AudioX-Turbo generates audio in only 4 sampling steps (no classifier-free guidance), requiring up to ~25× fewer function evaluations (NFE) than multi-step baselines while achieving superior performance, especially on text-to-audio and text-to-music generation.
- Paper: AudioX-Turbo: A Unified Framework for Efficient Anything-to-Audio Generation
- Project Page: https://zeyuet.github.io/AudioX-Turbo/
- Repository: https://github.com/NoizAI/AudioX-Turbo
Files
| File | Description |
|---|---|
audiox_turbo/audiox_turbo.ckpt |
AudioX-Turbo: distilled 4-step student model (inference) |
pretransform/vae.ckpt |
VAE pretransform |
synchformer/synchformer_state_dict.pth |
Synchformer, for video-conditioned (V2A/V2M) generation |
pretrained_ckpt/pretrained_ckpt.ckpt |
Teacher / base model (training only: student init + teacher) |
Download
# Inference checkpoints (student + VAE + Synchformer)

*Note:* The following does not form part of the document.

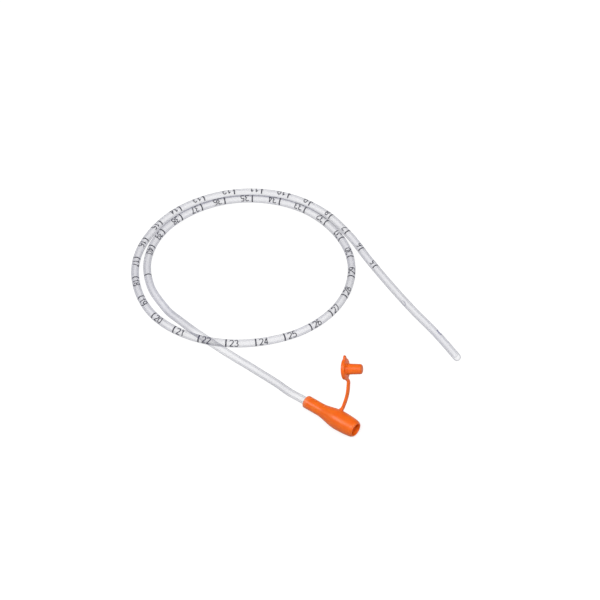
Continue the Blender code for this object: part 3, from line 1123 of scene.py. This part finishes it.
# The way to each light, round the object and up, in degrees, its size, and its share of white
LIGHTS = {
    "key_light": (25, 52, 0.6, 0.44),
    "left_light": (-35, 44, 0.5, 0.30),
    "right_light": (95, 38, 0.7, 0.32),
    "back_light": (215, 16, 0.5, 0.22),
}


def soft_light(name, azimuth, elevation, size, share):
    """A square lamp aimed at the object; share is how bright it makes white by itself."""
    lamp = bpy.data.lights.new(name, "AREA")
    lamp.size = size
    lamp.energy = share * (math.pi * LIGHT_DISTANCE) ** 2
    light = bpy.data.objects.new(name, lamp)
    a = math.radians(azimuth)
    e = math.radians(elevation)
    way = Vector((math.sin(a) * math.cos(e), -math.cos(a) * math.cos(e), math.sin(e)))
    light.location = AIM + way * LIGHT_DISTANCE
    light.rotation_mode = "QUATERNION"
    light.rotation_quaternion = (-way).to_track_quat("-Z", "Y")
    bpy.context.scene.collection.objects.link(light)
    print(name, "gives", round(lamp.energy, 1), "W")
    return light


lights = {name: soft_light(name, *values) for name, values in LIGHTS.items()}
lights["back_light"].visible_glossy = False
bpy.context.scene.view_settings.view_transform = "Standard"

# %% [markdown]
# ## Tie the pieces to the bodies
# The tube with its print, the funnel and the cap now ride on the bodies of their solids
# and take their places, and those solids are hidden. The strap's halves keep the place
# where they were built, and the strap's solid is hidden.

# %% Ride and replace
for piece, body, node, slot in (
    (soft_tube, "connector", "feeding_tube", "clear_tube"),
    (funnel, "connector", "funnel_connector", "orange_moulding"),
    (cap, "cap", "closure_cap", "orange_moulding"),
):
    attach(piece, body)
    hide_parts(node)
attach(centimetre_scale, "connector")

lower, upper = strap_halves
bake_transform(lower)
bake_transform(upper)
for half in strap_halves:
    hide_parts("cap_strap")

print("declared a cord of", round(TUBE_LENGTH / MM, 1), "mm")

# %% [markdown]
# ## The size before and after dressing
# Dressing the frame must not change how big the object is, so the box of the packed
# solids and the box of the dressed pieces are written side by side.

# %% Write both boxes and finish
dressed_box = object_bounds()
sizes = {
    "packed": [list(corner) for corner in packed_box],
    "dressed": [list(corner) for corner in dressed_box],
}
for name, corners in sizes.items():
    print(name, [[round(v / MM, 2) for v in corner] for corner in corners])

huggingface-cli download HKUSTAudio/AudioX-Turbo \
audiox_turbo/audiox_turbo.ckpt pretransform/vae.ckpt synchformer/synchformer_state_dict.pth \
--local-dir checkpoints
# Training only: teacher / base model
huggingface-cli download HKUSTAudio/AudioX-Turbo \
pretrained_ckpt/pretrained_ckpt.ckpt \
--local-dir checkpoints
Sample Usage
To use this model programmatically, install the audiox_turbo package as specified in the official repository.
import torch
import torchaudio
from einops import rearrange
from audiox_turbo.inference import load_audiox_turbo_model
from audiox_turbo.inference.generation import generate_diffusion_cond_dmd
from audiox_turbo.data.utils import (
read_video, load_and_process_audio, encode_video_with_synchformer, merge_video_audio,
)
device = "cuda" if torch.cuda.is_available() else "cpu"
# Load the distilled 4-step student
model, model_config = load_audiox_turbo_model(
"configs/audiox_turbo_infer_4step.json",
"checkpoints/audiox_turbo/audiox_turbo.ckpt",
pretransform_ckpt_path="checkpoints/pretransform/vae.ckpt",
device=device,
)
sample_rate = model_config["sample_rate"]

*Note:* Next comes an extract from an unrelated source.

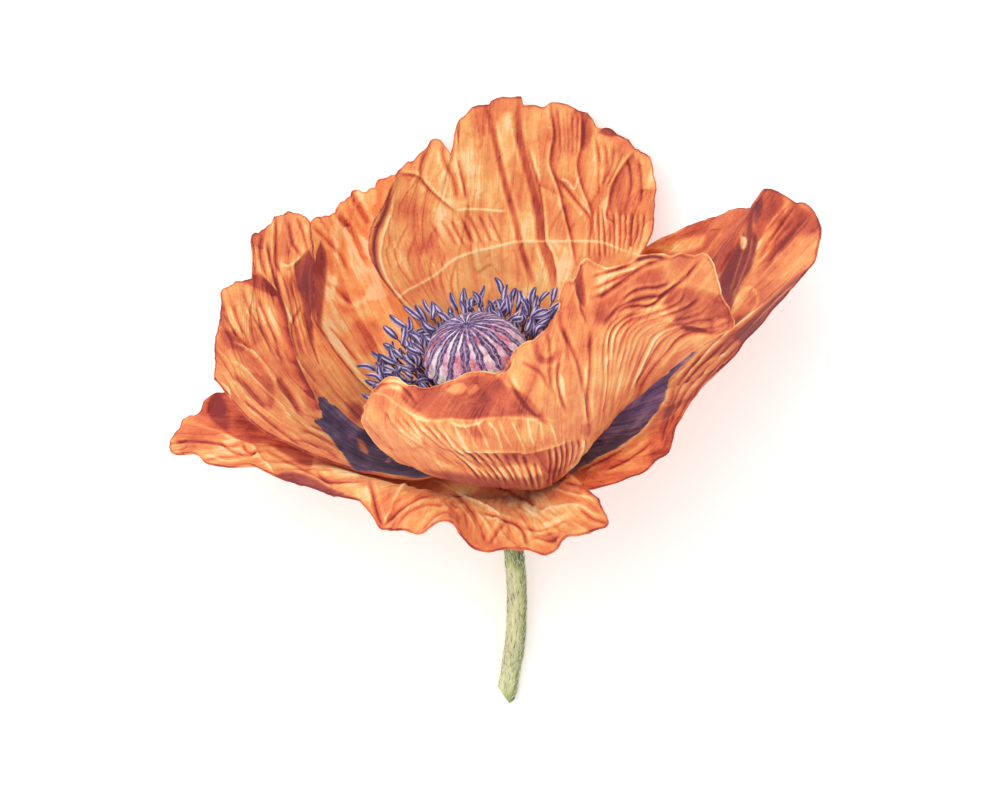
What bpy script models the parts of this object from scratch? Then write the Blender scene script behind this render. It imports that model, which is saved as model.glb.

sample_size = model_config["sample_size"]
target_fps = model_config.get("video_fps", 5)
seconds_total = 10
# --- Choose a task by setting the inputs below ---
# Text-to-Audio: video_path=None, text_prompt="Typing on a keyboard"
# Video-to-Music: video_path="example/V2M_sample-1.mp4", text_prompt="Generate music for the video"

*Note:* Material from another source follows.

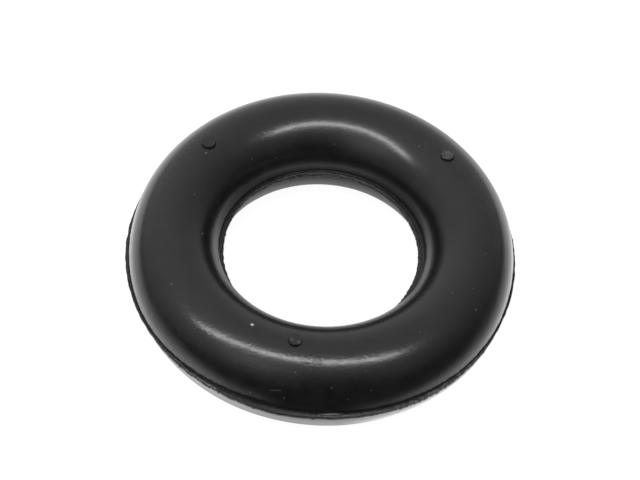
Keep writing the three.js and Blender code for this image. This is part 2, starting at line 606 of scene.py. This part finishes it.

video_path = "example/V2M_sample-1.mp4"
text_prompt = "Generate music for the video"
audio_path = None
if video_path:
video_tensor = read_video(video_path, seek_time=0, duration=seconds_total, target_fps=target_fps)
sync_features = encode_video_with_synchformer(video_path, 0, seconds_total, device=device)
else:
video_tensor = torch.zeros(seconds_total * target_fps, 3, 224, 224)
sync_features = torch.zeros(1, 240, 768, device=device)
audio_tensor = load_and_process_audio(audio_path, sample_rate, 0, seconds_total)
conditioning = [{
"video_prompt": {"video_tensors": video_tensor.unsqueeze(0), "video_sync_frames": sync_features},
"text_prompt": text_prompt or "",
"audio_prompt": audio_tensor.unsqueeze(0),
"seconds_start": 0,
"seconds_total": seconds_total,
}]
# 4-step generation (no classifier-free guidance)
output = generate_diffusion_cond_dmd(
model, steps=4, conditioning=conditioning,
sample_size=sample_size, seed=0, device=device,
)
output = output[:, :, : sample_rate * seconds_total]
output = rearrange(output, "b d n -> d (b n)")
output = output.to(torch.float32).div(torch.max(torch.abs(output)).clamp_min(1e-8)).clamp(-1, 1)
torchaudio.save("output.wav", output.cpu(), sample_rate)
# Optional: mux the audio back onto the source video
if video_path:
merge_video_audio(video_path, "output.wav", "output.mp4", 0, seconds_total)
Supported Tasks
AudioX-Turbo is a unified model that accepts text, video, and audio conditions in any combination:
| Task | video_path |
text_prompt |
audio_path |
|---|---|---|---|
| Text-to-Audio (T2A) | None |
"Typing on a keyboard" |
None |
| Text-to-Music (T2M) | None |
"A music with piano and violin" |
None |
| Video-to-Audio (V2A) | "video_path.mp4" |
"Generate general audio for the video" |
None |
| Video-to-Music (V2M) | "video_path.mp4" |
"Generate music for the video" |
None |
| TV-to-Audio (TV2A) | "video_path.mp4" |
"Ocean waves crashing with people laughing" |
None |
| TV-to-Music (TV2M) | "video_path.mp4" |
"Generate music with piano instrument" |
None |
Citation
If you find our work useful, please consider citing:
@article{tian2026audioxturbo,
title={AudioX-Turbo: A Unified Framework for Efficient Anything-to-Audio Generation},
author={Tian, Zeyue and Ke, Lei and Liu, Zhaoyang and Yuan, Ruibin and Xue, Liumeng and Yang, Yujiu and Chen, Weijia and Tan, Xu and Chen, Qifeng and Xue, Wei and Guo, Yike},
journal={arXiv preprint arXiv:2606.12555},
year={2026}
}
@inproceedings{tian2026audiox,
title={AudioX: a unified framework for anything-to-audio generation},
author={Tian, Zeyue and Jin, Y and Liu, Z and others},
booktitle={Proceedings of the Fourteenth International Conference on Learning Representations},
year={2026}
}
License
This model is released under CC-BY-NC 4.0.
Note: The models are watermarked and are strictly for non-commercial use only.